Both the writers of the text and the court in the reference case seem inordinately concerned with making sure judges are not underpaid. The great fear is that their independence would be compromised if legislatures were to have the power to reduce their pay. I find two striking blind spots here, both of them so obvious to the non-expert, that they can only be the result of a kind of self-serving false consciousness on the part of the legal experts.

First, the jurists concerned show no awareness of the possibility of legislatures overpaying judges. After all, if politicians can threaten judges with financial sticks, can they not just as easily bribe them with financial carrots in the form of promised pay raises contingent on good political behaviour? And yet, it is only pay reductions that are spoken of as a threat to judicial independence. It seems these jurists’ high-minded scruples about judicial independence show a remarkable “quantitative easing” at the prospect of greater remuneration.

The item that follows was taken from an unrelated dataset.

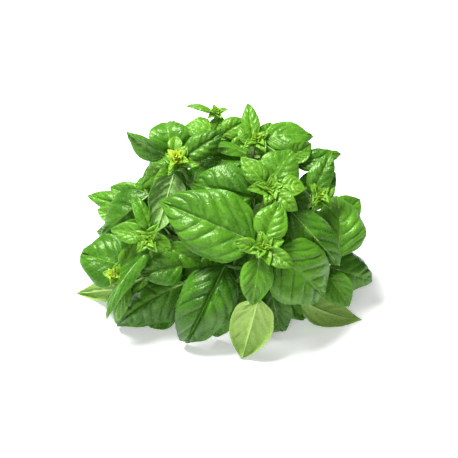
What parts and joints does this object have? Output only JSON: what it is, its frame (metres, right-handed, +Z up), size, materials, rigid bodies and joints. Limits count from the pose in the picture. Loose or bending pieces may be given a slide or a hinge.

Second, why in the reference case (and others like it) do the judges involved never once question the legitimacy of their bearing responsibility for deciding cases involving the remuneration of themselves and their peers? Isn’t there something rather strange about the practice of having the bench literally acting as judges in their own case? It seems to violate the most fundamental maxims of justice. Apparently, judges (along with the textbook writers) are not overly scrupulous when it comes to possible conflict of interest on the part of the legal profession — though they are untiringly vigilant in sniffing it out on the part of politicians.

Of course, what do I know? I am, after all, a mere layman, not an expert.